• _The task_
Locate the lines that hold the string "scene". Copy every such line.

+ + + +

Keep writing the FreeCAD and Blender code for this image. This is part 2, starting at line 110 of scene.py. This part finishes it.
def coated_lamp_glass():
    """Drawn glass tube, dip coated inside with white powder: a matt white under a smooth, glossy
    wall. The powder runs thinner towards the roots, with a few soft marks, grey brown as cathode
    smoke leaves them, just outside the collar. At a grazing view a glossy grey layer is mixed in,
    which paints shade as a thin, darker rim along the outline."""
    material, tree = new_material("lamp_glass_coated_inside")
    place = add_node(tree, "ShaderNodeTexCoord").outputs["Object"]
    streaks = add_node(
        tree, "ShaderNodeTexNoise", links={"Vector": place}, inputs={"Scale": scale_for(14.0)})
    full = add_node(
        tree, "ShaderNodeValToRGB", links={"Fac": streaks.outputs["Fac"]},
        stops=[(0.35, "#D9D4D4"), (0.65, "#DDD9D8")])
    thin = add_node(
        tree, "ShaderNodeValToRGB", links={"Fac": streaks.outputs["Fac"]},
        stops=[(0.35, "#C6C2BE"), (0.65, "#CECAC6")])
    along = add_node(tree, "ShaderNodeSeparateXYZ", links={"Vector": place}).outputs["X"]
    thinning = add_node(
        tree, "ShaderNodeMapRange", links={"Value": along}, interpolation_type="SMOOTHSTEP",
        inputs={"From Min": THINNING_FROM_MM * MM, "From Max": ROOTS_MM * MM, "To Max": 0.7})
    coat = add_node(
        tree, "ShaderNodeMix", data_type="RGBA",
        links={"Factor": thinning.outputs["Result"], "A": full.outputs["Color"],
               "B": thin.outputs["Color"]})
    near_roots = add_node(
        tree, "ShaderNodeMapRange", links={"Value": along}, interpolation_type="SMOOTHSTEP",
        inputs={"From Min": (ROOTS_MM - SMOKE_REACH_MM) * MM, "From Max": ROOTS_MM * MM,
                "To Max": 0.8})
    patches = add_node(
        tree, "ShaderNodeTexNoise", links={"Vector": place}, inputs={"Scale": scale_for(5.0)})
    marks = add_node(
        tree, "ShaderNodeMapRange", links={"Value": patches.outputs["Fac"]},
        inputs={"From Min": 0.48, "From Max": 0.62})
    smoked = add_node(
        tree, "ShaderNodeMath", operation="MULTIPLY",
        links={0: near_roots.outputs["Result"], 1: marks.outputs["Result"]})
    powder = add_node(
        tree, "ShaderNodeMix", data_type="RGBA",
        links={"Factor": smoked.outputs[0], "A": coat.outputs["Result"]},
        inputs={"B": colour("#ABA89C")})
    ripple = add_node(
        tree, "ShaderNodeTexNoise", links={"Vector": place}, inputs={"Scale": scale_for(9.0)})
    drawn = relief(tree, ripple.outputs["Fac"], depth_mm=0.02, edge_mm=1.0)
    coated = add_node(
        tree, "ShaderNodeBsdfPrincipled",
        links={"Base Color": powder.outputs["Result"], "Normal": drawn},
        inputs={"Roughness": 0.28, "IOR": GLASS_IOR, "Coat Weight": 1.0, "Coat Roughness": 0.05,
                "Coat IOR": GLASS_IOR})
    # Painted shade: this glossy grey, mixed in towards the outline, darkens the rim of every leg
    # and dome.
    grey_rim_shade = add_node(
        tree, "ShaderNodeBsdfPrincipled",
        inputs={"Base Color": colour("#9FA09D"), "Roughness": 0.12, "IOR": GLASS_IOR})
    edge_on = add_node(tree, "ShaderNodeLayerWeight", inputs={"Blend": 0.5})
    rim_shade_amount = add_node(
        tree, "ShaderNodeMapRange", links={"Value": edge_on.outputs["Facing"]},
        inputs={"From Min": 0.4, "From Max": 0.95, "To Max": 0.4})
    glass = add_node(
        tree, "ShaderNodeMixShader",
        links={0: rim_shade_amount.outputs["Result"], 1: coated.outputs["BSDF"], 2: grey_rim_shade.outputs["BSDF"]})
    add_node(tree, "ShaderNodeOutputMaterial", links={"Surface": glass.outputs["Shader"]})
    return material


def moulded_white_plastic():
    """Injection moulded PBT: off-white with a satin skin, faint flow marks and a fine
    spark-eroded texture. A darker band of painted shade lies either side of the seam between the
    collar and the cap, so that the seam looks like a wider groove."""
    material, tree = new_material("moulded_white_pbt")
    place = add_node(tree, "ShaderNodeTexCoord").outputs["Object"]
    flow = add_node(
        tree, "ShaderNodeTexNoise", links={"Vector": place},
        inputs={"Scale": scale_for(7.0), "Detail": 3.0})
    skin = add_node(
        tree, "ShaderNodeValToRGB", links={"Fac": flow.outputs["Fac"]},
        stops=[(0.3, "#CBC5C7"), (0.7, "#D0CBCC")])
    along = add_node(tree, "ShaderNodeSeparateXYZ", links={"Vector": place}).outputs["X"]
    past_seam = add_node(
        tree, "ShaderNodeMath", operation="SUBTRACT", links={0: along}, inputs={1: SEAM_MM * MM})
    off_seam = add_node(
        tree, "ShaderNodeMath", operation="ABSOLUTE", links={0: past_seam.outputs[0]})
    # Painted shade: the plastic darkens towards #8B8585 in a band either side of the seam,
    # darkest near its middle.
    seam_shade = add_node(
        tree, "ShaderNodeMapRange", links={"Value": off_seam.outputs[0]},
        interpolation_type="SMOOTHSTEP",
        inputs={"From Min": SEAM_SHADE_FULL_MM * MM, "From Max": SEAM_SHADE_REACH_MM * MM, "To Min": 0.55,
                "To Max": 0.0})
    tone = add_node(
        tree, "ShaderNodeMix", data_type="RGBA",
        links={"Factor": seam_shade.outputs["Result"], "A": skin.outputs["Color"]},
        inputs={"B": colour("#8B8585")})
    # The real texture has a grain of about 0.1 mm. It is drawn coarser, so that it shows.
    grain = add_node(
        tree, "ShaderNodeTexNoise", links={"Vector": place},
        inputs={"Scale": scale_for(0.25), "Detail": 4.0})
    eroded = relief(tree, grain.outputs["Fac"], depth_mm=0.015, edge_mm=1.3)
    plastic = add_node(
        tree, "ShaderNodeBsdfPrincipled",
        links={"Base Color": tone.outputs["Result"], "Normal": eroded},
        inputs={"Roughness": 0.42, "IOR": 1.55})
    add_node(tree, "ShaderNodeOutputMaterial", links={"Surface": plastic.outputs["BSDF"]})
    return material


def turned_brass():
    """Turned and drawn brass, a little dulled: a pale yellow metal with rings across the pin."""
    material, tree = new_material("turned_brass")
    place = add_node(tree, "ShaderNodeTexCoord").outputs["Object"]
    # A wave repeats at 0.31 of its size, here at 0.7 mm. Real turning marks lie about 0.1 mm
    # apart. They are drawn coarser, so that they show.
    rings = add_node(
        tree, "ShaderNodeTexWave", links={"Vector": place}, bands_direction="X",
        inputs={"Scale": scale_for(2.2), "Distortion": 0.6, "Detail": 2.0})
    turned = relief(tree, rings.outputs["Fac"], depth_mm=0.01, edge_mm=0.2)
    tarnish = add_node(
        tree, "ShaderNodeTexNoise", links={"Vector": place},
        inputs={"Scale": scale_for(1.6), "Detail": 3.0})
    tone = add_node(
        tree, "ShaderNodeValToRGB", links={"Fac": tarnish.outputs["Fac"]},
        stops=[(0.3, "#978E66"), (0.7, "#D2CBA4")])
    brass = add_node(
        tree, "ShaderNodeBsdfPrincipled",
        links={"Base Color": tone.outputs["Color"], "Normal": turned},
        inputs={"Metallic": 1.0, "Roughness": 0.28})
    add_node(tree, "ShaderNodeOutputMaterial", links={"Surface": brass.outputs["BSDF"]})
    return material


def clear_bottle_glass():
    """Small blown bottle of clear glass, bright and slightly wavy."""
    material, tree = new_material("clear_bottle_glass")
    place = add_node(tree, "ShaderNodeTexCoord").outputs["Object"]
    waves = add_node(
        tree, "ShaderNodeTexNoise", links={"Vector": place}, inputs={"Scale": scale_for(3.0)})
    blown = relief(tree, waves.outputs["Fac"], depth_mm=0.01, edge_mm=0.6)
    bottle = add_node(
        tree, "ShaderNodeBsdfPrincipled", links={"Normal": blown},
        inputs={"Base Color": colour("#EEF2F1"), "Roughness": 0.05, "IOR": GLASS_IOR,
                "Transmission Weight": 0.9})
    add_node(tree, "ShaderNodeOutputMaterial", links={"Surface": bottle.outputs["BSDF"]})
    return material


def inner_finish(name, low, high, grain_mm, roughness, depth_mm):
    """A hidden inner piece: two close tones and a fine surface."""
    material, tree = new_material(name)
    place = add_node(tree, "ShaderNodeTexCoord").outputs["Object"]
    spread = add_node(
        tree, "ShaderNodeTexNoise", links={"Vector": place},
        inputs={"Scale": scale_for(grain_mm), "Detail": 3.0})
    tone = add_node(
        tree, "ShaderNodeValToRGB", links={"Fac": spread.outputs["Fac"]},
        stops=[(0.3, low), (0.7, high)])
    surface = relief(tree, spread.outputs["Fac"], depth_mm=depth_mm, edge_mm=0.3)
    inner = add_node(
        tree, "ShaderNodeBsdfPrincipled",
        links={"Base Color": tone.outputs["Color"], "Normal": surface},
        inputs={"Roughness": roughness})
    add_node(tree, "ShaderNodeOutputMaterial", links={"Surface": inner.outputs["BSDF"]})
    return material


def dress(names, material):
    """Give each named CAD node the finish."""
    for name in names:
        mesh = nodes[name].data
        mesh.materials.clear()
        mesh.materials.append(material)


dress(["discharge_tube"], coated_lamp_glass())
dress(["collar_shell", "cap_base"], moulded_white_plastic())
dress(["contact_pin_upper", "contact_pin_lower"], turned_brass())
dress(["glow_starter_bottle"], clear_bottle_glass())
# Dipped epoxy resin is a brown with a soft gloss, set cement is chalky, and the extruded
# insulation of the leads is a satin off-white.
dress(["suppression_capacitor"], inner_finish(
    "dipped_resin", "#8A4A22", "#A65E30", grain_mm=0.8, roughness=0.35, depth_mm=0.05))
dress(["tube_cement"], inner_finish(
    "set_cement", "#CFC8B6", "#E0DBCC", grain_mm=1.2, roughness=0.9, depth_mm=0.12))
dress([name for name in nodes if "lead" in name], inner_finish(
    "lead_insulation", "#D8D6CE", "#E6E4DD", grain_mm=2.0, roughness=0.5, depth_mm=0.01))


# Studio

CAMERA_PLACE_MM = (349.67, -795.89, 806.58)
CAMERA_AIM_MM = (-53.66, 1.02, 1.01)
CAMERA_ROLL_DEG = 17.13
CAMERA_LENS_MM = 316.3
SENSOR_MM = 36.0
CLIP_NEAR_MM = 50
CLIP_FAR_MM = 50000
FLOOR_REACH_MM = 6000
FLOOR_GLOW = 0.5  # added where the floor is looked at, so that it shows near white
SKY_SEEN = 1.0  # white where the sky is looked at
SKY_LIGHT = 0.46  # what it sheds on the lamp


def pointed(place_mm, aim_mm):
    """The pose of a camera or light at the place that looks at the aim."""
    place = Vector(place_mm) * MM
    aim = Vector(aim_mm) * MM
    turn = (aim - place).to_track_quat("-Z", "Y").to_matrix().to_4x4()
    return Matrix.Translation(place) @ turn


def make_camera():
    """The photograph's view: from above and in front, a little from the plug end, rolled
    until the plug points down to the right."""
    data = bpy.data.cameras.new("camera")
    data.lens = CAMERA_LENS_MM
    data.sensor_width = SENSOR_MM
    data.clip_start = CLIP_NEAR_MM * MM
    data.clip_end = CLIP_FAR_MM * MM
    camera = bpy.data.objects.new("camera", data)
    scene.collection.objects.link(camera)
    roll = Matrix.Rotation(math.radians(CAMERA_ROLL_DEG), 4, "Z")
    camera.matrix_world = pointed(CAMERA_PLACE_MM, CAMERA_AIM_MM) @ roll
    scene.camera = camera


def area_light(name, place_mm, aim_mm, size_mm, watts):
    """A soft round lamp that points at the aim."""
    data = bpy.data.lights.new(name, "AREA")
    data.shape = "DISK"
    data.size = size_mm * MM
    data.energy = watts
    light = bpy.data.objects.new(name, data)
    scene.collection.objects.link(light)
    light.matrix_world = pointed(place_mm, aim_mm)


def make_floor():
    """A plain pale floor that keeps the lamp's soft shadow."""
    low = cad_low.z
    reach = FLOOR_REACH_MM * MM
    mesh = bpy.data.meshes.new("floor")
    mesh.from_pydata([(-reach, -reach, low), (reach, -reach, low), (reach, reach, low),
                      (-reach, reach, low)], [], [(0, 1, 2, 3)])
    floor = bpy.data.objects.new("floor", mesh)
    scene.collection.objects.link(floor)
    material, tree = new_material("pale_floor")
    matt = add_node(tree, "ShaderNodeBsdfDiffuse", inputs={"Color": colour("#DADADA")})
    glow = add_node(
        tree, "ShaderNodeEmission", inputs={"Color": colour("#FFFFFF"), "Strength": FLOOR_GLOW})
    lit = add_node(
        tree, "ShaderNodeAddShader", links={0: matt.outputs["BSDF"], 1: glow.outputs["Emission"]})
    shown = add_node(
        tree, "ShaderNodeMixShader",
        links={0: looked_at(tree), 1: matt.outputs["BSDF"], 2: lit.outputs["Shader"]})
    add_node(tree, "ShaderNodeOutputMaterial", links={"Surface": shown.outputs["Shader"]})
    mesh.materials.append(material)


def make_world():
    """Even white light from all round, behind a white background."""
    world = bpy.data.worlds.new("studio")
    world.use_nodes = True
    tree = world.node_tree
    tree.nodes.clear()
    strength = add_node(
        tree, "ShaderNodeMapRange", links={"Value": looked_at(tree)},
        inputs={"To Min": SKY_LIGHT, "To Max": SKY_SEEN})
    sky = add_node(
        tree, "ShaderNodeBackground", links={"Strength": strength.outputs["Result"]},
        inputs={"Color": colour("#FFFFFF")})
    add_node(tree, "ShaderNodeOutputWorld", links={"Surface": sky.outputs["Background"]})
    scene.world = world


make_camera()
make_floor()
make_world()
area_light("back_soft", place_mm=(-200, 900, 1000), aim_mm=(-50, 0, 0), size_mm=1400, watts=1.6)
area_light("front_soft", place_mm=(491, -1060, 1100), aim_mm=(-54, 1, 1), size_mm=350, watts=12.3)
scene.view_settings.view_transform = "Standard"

+ + + +

• _Complete answer_
Keep writing the FreeCAD and Blender code for this image. This is part 2, starting at line 110 of scene.py. This part finishes it.
    scene.collection.objects.link(camera)
    scene.camera = camera
    scene.collection.objects.link(light)
    scene.collection.objects.link(floor)
    scene.world = world
scene.view_settings.view_transform = "Standard"